[start of Data section]
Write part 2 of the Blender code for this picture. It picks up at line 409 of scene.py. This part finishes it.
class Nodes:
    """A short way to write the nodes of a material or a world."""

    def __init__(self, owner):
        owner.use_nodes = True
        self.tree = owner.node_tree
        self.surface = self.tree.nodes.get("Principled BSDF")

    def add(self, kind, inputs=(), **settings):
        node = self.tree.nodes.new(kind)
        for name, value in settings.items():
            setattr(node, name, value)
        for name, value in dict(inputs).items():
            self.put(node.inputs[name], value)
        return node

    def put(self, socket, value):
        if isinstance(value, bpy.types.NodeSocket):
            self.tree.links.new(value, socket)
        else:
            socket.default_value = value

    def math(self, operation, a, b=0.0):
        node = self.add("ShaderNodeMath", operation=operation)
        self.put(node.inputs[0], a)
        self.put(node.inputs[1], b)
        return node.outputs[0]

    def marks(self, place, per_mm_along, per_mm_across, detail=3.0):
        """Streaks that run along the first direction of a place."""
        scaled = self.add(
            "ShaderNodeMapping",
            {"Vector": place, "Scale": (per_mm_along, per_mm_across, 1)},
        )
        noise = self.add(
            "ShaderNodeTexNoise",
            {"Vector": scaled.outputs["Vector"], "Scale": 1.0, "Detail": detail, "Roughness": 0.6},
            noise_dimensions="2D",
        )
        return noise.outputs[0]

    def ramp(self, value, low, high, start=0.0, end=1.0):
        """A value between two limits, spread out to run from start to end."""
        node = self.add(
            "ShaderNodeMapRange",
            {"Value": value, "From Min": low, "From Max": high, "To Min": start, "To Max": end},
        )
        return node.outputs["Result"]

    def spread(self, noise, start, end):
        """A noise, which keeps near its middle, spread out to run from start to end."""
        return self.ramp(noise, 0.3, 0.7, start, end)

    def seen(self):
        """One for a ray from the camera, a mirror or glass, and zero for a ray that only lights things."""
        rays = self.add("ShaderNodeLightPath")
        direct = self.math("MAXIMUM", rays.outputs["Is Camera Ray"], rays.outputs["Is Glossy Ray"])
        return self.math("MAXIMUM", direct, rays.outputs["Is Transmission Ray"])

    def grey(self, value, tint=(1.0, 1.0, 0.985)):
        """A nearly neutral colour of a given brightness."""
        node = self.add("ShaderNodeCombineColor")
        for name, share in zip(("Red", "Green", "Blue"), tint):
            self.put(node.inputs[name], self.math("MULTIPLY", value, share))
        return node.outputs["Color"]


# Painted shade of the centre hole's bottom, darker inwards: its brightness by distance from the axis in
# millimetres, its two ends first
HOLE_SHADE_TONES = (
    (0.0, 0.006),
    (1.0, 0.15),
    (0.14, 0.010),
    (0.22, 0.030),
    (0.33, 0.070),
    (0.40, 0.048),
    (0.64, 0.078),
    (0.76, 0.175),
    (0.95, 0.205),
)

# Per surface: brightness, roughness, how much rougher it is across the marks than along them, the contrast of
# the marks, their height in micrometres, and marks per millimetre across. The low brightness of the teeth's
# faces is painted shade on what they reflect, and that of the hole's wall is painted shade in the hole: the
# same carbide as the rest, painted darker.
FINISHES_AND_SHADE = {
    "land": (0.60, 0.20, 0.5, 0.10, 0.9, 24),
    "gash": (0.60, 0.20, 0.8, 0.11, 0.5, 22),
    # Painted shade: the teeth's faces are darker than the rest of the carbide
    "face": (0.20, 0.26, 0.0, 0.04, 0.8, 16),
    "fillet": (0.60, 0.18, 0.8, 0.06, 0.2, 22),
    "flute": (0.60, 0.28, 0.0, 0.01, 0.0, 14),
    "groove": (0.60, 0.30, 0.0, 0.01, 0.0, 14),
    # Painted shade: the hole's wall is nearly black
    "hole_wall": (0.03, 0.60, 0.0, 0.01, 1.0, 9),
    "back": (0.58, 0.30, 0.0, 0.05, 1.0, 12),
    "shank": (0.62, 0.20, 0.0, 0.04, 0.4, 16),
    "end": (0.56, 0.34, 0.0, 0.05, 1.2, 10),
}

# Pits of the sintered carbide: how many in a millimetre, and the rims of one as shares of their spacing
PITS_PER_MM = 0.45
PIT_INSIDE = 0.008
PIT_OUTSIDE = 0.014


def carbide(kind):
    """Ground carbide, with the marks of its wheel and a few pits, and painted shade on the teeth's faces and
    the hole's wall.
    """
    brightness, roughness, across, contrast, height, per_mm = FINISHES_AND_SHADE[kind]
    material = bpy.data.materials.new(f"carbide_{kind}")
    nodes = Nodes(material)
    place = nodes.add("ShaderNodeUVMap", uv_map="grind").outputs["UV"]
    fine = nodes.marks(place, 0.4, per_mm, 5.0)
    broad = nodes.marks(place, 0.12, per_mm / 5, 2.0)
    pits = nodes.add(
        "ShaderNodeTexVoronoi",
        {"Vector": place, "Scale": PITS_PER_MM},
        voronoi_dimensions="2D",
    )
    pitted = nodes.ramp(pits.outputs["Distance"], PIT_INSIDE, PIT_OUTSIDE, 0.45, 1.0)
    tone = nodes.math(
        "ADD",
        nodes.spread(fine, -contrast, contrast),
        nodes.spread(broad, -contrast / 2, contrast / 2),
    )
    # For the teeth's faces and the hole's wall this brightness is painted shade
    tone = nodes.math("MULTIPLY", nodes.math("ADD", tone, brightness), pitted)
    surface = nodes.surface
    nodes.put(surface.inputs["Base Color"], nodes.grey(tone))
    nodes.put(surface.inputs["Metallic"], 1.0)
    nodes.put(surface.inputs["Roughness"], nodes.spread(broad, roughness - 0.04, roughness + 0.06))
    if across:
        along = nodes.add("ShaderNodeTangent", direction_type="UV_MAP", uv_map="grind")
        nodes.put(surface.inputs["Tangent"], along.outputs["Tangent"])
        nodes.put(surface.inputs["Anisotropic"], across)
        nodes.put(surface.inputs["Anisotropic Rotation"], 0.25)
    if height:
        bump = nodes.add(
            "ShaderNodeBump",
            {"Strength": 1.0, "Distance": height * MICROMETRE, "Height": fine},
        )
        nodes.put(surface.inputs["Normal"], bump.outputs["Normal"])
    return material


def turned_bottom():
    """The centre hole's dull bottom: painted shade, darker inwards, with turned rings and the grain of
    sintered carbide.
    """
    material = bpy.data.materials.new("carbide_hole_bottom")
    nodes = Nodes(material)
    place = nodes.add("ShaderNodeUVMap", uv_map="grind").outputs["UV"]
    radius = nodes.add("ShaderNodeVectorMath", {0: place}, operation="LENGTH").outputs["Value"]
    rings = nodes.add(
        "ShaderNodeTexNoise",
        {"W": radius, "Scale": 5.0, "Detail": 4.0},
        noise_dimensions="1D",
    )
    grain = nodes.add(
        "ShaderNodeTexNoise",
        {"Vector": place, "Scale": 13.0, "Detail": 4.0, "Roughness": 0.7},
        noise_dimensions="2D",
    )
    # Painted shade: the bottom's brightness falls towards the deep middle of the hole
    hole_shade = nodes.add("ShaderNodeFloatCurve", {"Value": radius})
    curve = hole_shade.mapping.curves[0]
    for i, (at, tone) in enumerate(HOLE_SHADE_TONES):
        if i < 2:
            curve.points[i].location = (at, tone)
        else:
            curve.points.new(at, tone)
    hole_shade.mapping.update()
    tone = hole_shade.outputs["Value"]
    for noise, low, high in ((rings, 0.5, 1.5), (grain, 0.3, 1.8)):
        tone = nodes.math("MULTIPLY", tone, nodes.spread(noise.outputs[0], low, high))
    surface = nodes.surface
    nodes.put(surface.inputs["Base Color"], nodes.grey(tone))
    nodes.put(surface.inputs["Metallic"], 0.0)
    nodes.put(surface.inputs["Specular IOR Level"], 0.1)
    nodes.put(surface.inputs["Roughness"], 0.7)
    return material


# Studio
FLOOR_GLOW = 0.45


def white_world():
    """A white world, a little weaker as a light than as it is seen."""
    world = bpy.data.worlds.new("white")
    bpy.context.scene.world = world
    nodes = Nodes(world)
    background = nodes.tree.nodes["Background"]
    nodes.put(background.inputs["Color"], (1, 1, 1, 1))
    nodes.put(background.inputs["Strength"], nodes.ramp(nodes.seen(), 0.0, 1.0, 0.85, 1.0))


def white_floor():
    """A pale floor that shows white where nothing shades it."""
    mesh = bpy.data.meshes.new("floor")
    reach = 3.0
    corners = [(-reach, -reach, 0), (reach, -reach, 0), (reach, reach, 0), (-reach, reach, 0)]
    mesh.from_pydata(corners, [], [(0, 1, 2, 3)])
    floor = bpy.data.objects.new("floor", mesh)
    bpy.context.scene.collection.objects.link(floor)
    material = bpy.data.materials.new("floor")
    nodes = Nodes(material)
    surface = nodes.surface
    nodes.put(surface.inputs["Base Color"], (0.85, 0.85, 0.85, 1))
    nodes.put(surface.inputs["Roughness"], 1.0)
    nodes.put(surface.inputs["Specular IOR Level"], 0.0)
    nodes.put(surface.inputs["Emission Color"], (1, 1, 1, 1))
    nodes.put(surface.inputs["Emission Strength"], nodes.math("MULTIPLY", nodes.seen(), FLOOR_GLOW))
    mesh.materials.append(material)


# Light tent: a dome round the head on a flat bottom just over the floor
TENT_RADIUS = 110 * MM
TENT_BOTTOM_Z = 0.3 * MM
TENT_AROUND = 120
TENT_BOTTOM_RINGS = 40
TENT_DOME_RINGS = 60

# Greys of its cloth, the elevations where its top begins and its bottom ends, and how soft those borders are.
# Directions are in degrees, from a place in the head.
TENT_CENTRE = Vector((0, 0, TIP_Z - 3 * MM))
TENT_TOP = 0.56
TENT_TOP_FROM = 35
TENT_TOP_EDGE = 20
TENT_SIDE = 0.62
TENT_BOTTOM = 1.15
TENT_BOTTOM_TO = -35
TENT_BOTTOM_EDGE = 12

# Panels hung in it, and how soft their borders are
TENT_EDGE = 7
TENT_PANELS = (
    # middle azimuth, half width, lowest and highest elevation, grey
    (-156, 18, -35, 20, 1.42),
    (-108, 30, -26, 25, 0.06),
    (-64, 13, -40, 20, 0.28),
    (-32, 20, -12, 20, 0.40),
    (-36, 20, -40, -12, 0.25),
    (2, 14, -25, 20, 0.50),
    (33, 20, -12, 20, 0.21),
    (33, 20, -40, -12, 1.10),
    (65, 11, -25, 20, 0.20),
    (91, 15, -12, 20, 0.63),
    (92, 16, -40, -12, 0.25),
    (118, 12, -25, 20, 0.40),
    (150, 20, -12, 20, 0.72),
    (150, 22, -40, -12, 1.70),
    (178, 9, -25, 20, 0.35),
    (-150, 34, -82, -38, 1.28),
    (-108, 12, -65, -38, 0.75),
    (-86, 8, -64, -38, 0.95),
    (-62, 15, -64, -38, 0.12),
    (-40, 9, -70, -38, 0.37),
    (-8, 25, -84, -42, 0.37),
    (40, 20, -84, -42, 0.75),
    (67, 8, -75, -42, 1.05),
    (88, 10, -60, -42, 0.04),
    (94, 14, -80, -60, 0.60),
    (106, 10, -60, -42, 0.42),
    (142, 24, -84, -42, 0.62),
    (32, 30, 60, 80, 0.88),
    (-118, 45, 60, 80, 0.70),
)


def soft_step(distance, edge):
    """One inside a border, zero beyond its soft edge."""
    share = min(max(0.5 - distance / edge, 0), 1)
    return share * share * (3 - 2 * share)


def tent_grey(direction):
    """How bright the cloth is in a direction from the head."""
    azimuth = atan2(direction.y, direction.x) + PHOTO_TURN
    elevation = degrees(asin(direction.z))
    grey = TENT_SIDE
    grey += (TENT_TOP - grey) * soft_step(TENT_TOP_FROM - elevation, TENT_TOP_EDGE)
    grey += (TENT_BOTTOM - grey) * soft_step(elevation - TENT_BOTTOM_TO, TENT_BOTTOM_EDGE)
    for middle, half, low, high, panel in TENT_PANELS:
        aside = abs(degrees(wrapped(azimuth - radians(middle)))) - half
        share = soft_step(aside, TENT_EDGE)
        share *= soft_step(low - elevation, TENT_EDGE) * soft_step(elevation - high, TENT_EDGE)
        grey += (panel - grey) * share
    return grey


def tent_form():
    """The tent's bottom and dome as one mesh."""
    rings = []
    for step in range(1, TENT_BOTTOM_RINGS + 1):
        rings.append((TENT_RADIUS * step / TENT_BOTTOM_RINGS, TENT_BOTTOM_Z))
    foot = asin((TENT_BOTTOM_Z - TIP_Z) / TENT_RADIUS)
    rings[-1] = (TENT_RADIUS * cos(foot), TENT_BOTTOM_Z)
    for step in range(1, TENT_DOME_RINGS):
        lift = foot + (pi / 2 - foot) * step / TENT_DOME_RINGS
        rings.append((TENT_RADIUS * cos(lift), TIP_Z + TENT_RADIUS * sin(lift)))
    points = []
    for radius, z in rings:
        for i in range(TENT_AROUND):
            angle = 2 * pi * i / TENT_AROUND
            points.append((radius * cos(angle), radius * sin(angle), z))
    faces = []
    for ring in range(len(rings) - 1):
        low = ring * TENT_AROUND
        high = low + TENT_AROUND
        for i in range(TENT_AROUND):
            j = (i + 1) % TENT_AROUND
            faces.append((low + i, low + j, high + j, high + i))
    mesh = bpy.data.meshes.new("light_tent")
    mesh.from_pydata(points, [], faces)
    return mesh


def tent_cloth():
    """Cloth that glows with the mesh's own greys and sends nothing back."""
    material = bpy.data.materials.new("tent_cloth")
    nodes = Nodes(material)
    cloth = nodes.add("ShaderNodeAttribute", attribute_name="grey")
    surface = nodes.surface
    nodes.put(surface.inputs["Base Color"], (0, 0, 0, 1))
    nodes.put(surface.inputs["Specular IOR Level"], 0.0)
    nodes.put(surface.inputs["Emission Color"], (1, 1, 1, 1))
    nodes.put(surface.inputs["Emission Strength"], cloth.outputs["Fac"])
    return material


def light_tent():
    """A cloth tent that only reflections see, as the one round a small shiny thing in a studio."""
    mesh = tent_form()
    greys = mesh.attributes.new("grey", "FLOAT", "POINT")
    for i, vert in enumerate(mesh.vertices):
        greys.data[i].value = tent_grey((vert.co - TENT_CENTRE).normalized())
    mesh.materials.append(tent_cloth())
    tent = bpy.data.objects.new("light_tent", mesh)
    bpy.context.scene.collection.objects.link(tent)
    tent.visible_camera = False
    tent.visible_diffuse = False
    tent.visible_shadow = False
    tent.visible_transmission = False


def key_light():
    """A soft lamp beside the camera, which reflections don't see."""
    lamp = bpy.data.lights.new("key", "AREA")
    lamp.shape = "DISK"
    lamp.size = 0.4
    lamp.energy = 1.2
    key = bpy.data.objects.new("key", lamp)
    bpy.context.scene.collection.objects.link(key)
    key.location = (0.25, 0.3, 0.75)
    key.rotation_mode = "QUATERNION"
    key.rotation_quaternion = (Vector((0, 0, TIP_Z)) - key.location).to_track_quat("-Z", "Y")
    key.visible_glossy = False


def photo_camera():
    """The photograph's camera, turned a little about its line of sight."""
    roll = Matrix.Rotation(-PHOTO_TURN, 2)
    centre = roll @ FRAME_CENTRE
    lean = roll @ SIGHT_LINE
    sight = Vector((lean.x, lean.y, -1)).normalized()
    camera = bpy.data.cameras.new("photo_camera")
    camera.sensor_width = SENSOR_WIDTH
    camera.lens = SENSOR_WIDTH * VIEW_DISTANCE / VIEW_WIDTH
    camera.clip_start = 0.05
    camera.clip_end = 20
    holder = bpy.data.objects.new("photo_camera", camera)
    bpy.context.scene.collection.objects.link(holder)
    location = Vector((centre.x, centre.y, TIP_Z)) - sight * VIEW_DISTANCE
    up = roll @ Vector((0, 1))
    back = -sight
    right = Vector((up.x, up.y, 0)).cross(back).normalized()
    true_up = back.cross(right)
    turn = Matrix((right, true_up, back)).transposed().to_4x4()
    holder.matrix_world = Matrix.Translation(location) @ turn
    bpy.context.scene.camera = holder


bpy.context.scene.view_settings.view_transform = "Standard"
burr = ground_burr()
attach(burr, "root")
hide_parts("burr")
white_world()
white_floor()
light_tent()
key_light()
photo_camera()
[end of Data section]
[start of Data section]
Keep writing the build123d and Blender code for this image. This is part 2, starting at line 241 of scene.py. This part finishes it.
[end of Data section]
[start of Data section]
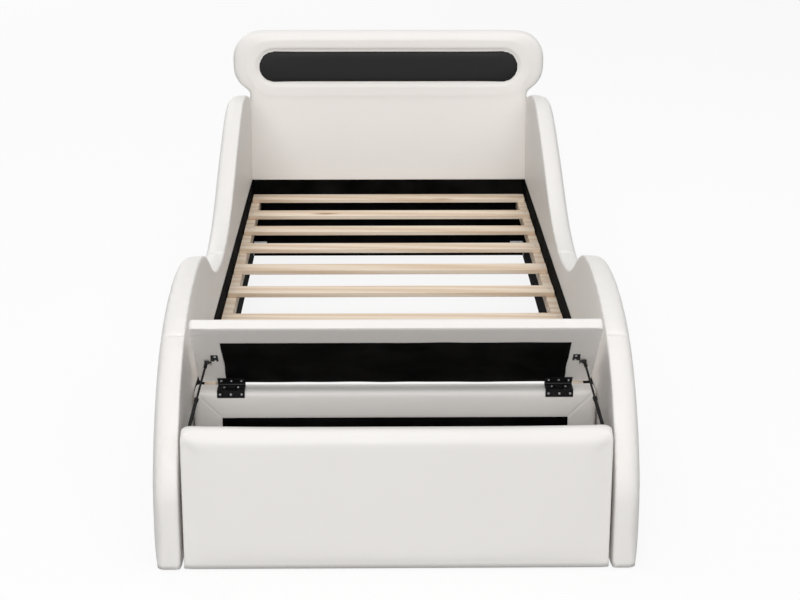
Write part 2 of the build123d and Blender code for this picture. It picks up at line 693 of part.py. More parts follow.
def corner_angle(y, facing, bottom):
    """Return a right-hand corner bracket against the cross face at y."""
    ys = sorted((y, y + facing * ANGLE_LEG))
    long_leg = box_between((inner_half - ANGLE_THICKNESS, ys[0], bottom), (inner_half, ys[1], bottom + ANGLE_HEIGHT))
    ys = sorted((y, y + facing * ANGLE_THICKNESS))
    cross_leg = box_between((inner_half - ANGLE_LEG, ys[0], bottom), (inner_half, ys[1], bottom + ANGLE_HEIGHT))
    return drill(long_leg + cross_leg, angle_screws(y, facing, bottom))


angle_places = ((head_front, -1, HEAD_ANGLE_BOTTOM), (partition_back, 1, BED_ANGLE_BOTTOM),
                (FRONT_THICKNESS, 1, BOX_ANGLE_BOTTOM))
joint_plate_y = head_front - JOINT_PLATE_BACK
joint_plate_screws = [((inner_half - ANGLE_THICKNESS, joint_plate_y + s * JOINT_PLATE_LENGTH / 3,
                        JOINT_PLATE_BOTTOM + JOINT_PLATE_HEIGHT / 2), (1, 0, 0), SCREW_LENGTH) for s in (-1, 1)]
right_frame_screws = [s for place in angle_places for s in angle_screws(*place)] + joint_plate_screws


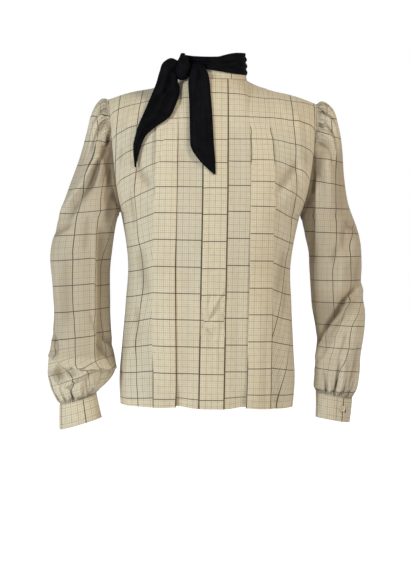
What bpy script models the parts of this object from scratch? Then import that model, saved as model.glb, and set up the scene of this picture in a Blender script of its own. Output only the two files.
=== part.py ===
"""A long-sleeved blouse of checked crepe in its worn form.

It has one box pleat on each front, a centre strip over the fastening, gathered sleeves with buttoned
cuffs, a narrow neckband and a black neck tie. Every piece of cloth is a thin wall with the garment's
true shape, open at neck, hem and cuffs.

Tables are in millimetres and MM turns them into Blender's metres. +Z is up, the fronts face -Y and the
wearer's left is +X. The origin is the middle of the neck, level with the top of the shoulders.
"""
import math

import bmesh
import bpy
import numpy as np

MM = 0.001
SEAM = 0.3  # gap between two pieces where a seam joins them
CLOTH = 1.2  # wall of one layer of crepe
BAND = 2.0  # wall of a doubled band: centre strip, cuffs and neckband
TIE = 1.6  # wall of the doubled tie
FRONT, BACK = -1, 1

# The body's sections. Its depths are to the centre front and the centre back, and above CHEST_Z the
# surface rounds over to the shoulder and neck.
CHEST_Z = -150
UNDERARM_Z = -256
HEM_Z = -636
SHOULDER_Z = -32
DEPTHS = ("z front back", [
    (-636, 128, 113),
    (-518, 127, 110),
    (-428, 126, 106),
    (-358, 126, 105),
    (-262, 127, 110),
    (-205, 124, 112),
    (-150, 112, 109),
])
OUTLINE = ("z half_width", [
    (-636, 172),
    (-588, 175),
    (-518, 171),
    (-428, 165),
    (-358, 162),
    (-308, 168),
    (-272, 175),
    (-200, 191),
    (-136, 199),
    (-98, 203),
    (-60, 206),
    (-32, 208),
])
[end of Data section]
## Work to complete
Extract exactly and only the lines above from the line containing "What bpy script" through the line containing "FRONT, BACK = -1, 1", both end lines included.

## Written solution
What bpy script models the parts of this object from scratch? Then import that model, saved as model.glb, and set up the scene of this picture in a Blender script of its own. Output only the two files.
=== part.py ===
"""A long-sleeved blouse of checked crepe in its worn form.

It has one box pleat on each front, a centre strip over the fastening, gathered sleeves with buttoned
cuffs, a narrow neckband and a black neck tie. Every piece of cloth is a thin wall with the garment's
true shape, open at neck, hem and cuffs.

Tables are in millimetres and MM turns them into Blender's metres. +Z is up, the fronts face -Y and the
wearer's left is +X. The origin is the middle of the neck, level with the top of the shoulders.
"""
import math

import bmesh
import bpy
import numpy as np

MM = 0.001
SEAM = 0.3  # gap between two pieces where a seam joins them
CLOTH = 1.2  # wall of one layer of crepe
BAND = 2.0  # wall of a doubled band: centre strip, cuffs and neckband
TIE = 1.6  # wall of the doubled tie
FRONT, BACK = -1, 1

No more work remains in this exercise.